- [DATA LINES]
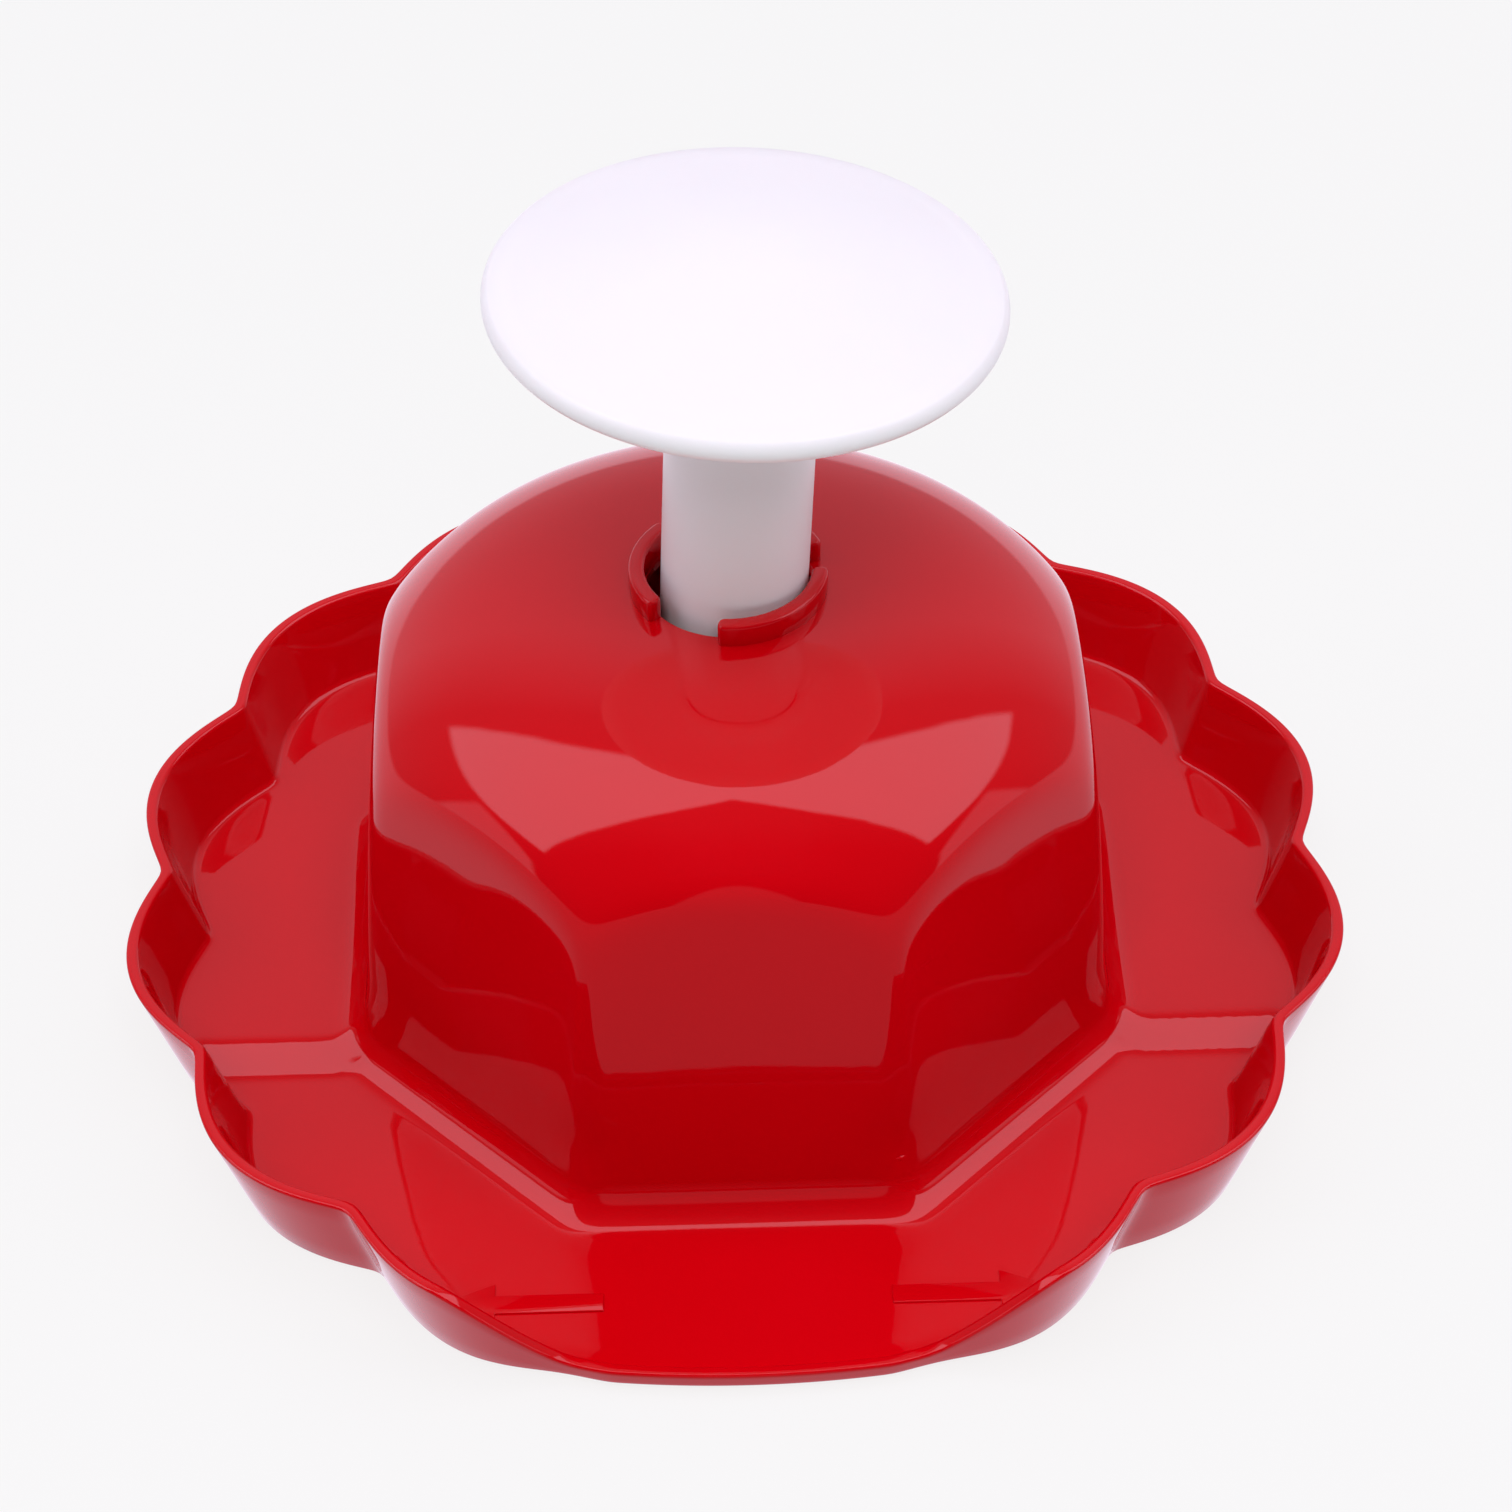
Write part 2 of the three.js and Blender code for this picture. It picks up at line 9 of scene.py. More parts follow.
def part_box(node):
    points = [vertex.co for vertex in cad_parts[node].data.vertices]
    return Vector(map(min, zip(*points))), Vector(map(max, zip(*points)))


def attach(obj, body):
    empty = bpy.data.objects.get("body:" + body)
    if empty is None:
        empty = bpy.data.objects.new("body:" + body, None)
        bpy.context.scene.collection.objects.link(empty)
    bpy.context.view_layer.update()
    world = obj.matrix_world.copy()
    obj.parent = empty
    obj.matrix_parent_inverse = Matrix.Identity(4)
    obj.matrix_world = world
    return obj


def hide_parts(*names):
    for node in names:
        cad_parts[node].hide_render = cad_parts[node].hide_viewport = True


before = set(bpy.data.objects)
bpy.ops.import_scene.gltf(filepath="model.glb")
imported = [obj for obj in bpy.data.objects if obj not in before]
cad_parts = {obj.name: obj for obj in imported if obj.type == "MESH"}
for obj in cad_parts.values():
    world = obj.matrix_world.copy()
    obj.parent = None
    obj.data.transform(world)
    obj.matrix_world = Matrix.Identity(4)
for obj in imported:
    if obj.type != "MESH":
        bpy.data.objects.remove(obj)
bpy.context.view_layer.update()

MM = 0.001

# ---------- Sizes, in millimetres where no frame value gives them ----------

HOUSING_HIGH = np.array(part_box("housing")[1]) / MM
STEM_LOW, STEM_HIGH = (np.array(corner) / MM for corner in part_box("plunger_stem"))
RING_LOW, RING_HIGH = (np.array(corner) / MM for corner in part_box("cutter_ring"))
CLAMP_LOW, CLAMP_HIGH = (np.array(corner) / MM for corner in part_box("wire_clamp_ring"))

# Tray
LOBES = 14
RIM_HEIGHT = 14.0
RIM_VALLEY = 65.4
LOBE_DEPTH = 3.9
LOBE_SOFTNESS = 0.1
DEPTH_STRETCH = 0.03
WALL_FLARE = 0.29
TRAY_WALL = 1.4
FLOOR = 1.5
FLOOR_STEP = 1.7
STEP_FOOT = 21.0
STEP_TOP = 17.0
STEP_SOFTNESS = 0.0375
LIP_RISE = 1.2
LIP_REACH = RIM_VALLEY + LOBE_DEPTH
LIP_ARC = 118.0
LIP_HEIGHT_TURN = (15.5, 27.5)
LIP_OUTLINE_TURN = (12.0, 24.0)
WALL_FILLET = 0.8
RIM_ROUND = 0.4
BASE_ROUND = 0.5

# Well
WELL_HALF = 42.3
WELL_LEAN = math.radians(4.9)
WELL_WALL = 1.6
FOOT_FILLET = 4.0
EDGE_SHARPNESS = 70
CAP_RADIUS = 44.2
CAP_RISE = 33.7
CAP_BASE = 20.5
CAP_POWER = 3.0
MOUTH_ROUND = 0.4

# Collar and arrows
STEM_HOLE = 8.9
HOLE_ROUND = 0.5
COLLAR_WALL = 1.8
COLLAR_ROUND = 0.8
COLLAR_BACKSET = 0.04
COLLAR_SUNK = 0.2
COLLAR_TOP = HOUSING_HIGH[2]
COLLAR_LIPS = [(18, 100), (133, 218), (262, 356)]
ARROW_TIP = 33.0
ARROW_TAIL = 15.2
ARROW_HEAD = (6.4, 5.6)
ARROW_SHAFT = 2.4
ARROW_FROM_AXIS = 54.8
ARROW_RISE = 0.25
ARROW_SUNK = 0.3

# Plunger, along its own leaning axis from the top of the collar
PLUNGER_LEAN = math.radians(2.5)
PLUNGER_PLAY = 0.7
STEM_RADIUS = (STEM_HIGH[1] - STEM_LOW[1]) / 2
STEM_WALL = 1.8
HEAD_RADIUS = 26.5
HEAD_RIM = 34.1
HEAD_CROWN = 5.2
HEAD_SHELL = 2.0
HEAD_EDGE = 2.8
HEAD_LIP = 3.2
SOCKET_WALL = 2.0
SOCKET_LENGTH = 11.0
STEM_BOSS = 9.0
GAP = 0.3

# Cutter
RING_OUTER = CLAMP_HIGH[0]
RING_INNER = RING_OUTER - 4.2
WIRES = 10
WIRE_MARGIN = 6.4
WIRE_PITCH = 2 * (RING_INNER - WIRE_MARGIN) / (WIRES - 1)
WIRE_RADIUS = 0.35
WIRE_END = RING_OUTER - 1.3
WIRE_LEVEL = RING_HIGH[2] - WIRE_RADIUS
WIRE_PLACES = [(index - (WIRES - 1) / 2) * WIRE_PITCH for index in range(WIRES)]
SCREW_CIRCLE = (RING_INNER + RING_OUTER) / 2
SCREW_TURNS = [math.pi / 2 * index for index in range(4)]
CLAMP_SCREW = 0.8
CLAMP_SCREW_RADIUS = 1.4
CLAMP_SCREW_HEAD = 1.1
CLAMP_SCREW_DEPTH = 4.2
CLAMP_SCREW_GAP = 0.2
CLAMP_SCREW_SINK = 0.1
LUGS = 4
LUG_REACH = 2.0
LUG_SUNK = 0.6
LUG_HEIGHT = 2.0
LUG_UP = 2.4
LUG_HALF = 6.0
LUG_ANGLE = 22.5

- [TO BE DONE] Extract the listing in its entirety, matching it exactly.

- [TASK RESPONSE]
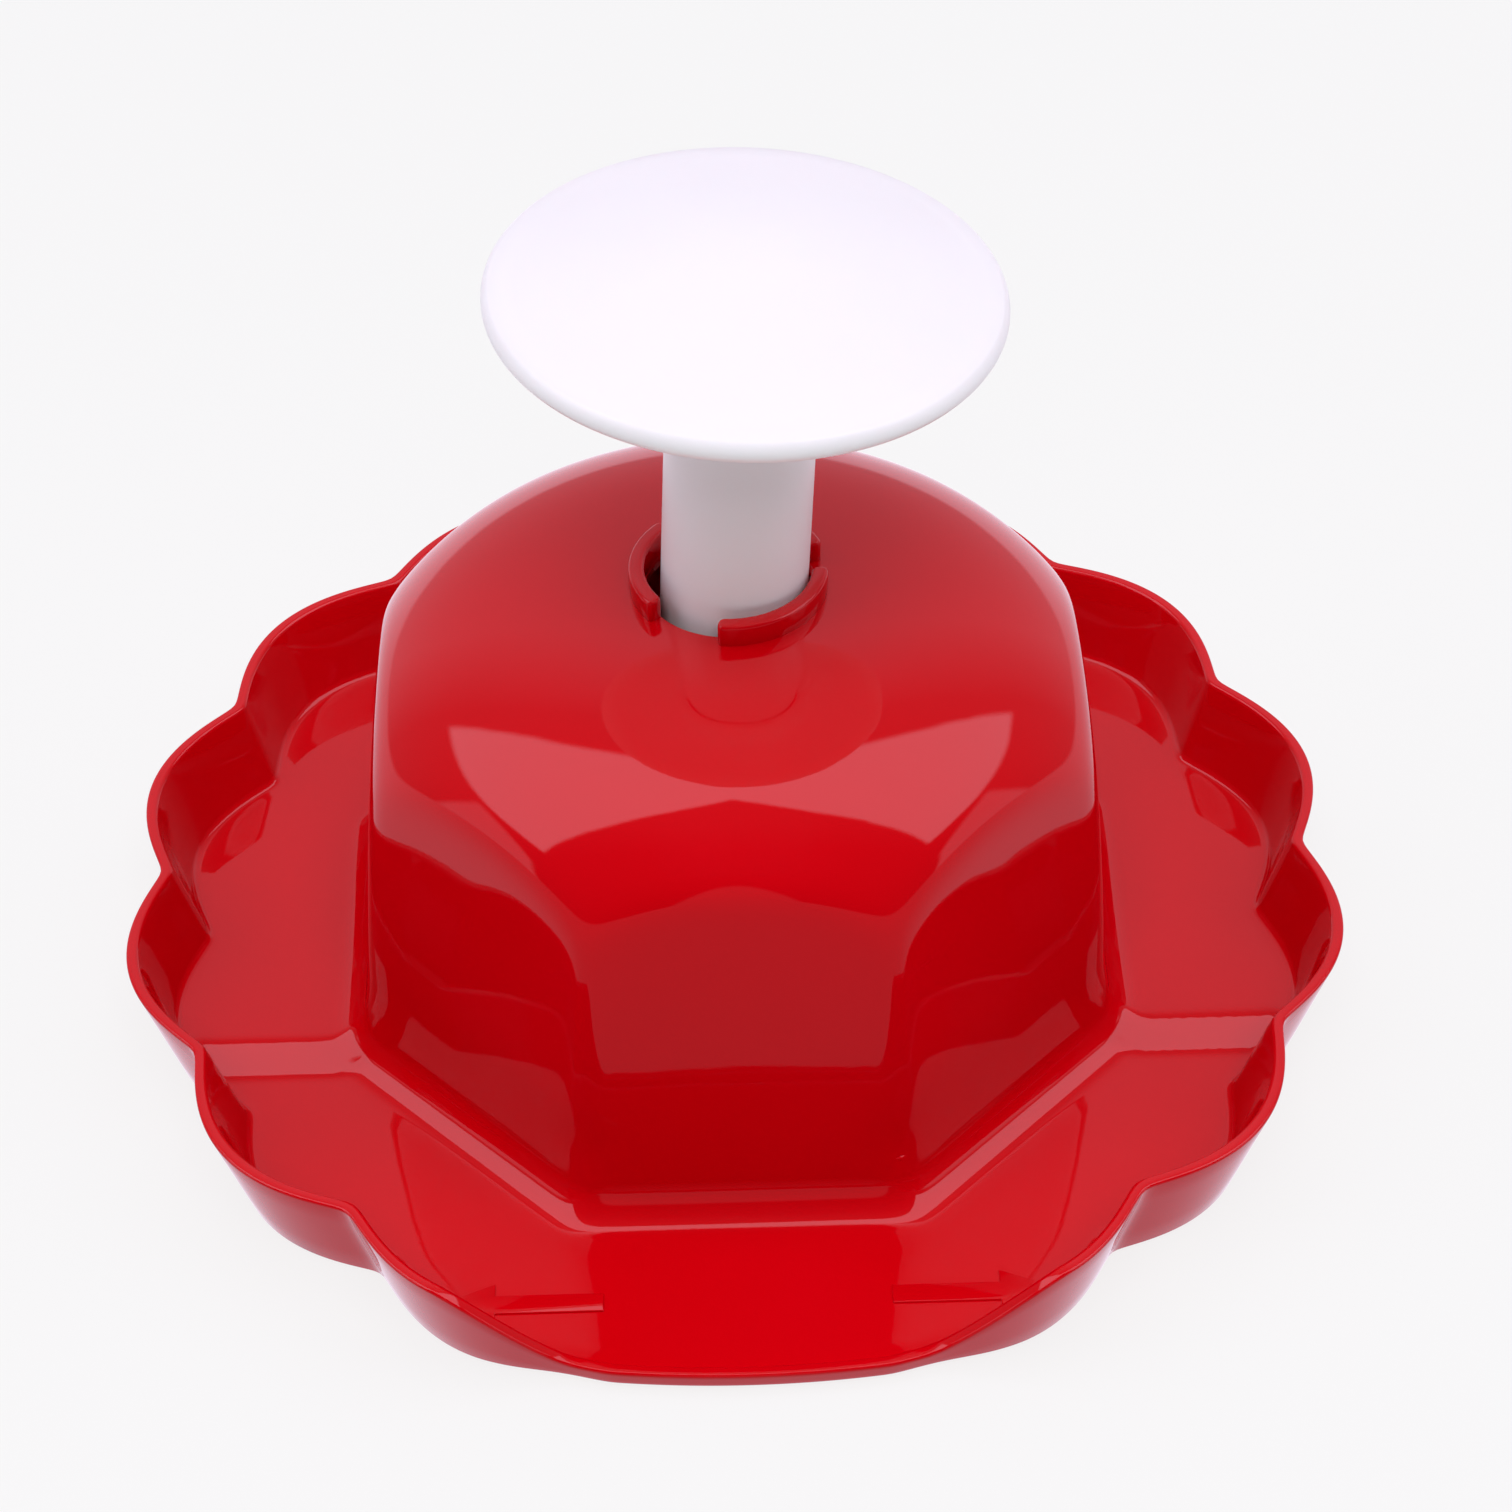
Write part 2 of the three.js and Blender code for this picture. It picks up at line 9 of scene.py. More parts follow.
def part_box(node):
    points = [vertex.co for vertex in cad_parts[node].data.vertices]
    return Vector(map(min, zip(*points))), Vector(map(max, zip(*points)))


def attach(obj, body):
    empty = bpy.data.objects.get("body:" + body)
    if empty is None:
        empty = bpy.data.objects.new("body:" + body, None)
        bpy.context.scene.collection.objects.link(empty)
    bpy.context.view_layer.update()
    world = obj.matrix_world.copy()
    obj.parent = empty
    obj.matrix_parent_inverse = Matrix.Identity(4)
    obj.matrix_world = world
    return obj


def hide_parts(*names):
    for node in names:
        cad_parts[node].hide_render = cad_parts[node].hide_viewport = True


before = set(bpy.data.objects)
bpy.ops.import_scene.gltf(filepath="model.glb")
imported = [obj for obj in bpy.data.objects if obj not in before]
cad_parts = {obj.name: obj for obj in imported if obj.type == "MESH"}
for obj in cad_parts.values():
    world = obj.matrix_world.copy()
    obj.parent = None
    obj.data.transform(world)
    obj.matrix_world = Matrix.Identity(4)
for obj in imported:
    if obj.type != "MESH":
        bpy.data.objects.remove(obj)
bpy.context.view_layer.update()

MM = 0.001

# ---------- Sizes, in millimetres where no frame value gives them ----------

HOUSING_HIGH = np.array(part_box("housing")[1]) / MM
STEM_LOW, STEM_HIGH = (np.array(corner) / MM for corner in part_box("plunger_stem"))
RING_LOW, RING_HIGH = (np.array(corner) / MM for corner in part_box("cutter_ring"))
CLAMP_LOW, CLAMP_HIGH = (np.array(corner) / MM for corner in part_box("wire_clamp_ring"))

# Tray
LOBES = 14
RIM_HEIGHT = 14.0
RIM_VALLEY = 65.4
LOBE_DEPTH = 3.9
LOBE_SOFTNESS = 0.1
DEPTH_STRETCH = 0.03
WALL_FLARE = 0.29
TRAY_WALL = 1.4
FLOOR = 1.5
FLOOR_STEP = 1.7
STEP_FOOT = 21.0
STEP_TOP = 17.0
STEP_SOFTNESS = 0.0375
LIP_RISE = 1.2
LIP_REACH = RIM_VALLEY + LOBE_DEPTH
LIP_ARC = 118.0
LIP_HEIGHT_TURN = (15.5, 27.5)
LIP_OUTLINE_TURN = (12.0, 24.0)
WALL_FILLET = 0.8
RIM_ROUND = 0.4
BASE_ROUND = 0.5

# Well
WELL_HALF = 42.3
WELL_LEAN = math.radians(4.9)
WELL_WALL = 1.6
FOOT_FILLET = 4.0
EDGE_SHARPNESS = 70
CAP_RADIUS = 44.2
CAP_RISE = 33.7
CAP_BASE = 20.5
CAP_POWER = 3.0
MOUTH_ROUND = 0.4

# Collar and arrows
STEM_HOLE = 8.9
HOLE_ROUND = 0.5
COLLAR_WALL = 1.8
COLLAR_ROUND = 0.8
COLLAR_BACKSET = 0.04
COLLAR_SUNK = 0.2
COLLAR_TOP = HOUSING_HIGH[2]
COLLAR_LIPS = [(18, 100), (133, 218), (262, 356)]
ARROW_TIP = 33.0
ARROW_TAIL = 15.2
ARROW_HEAD = (6.4, 5.6)
ARROW_SHAFT = 2.4
ARROW_FROM_AXIS = 54.8
ARROW_RISE = 0.25
ARROW_SUNK = 0.3

# Plunger, along its own leaning axis from the top of the collar
PLUNGER_LEAN = math.radians(2.5)
PLUNGER_PLAY = 0.7
STEM_RADIUS = (STEM_HIGH[1] - STEM_LOW[1]) / 2
STEM_WALL = 1.8
HEAD_RADIUS = 26.5
HEAD_RIM = 34.1
HEAD_CROWN = 5.2
HEAD_SHELL = 2.0
HEAD_EDGE = 2.8
HEAD_LIP = 3.2
SOCKET_WALL = 2.0
SOCKET_LENGTH = 11.0
STEM_BOSS = 9.0
GAP = 0.3

# Cutter
RING_OUTER = CLAMP_HIGH[0]
RING_INNER = RING_OUTER - 4.2
WIRES = 10
WIRE_MARGIN = 6.4
WIRE_PITCH = 2 * (RING_INNER - WIRE_MARGIN) / (WIRES - 1)
WIRE_RADIUS = 0.35
WIRE_END = RING_OUTER - 1.3
WIRE_LEVEL = RING_HIGH[2] - WIRE_RADIUS
WIRE_PLACES = [(index - (WIRES - 1) / 2) * WIRE_PITCH for index in range(WIRES)]
SCREW_CIRCLE = (RING_INNER + RING_OUTER) / 2
SCREW_TURNS = [math.pi / 2 * index for index in range(4)]
CLAMP_SCREW = 0.8
CLAMP_SCREW_RADIUS = 1.4
CLAMP_SCREW_HEAD = 1.1
CLAMP_SCREW_DEPTH = 4.2
CLAMP_SCREW_GAP = 0.2
CLAMP_SCREW_SINK = 0.1
LUGS = 4
LUG_REACH = 2.0
LUG_SUNK = 0.6
LUG_HEIGHT = 2.0
LUG_UP = 2.4
LUG_HALF = 6.0
LUG_ANGLE = 22.5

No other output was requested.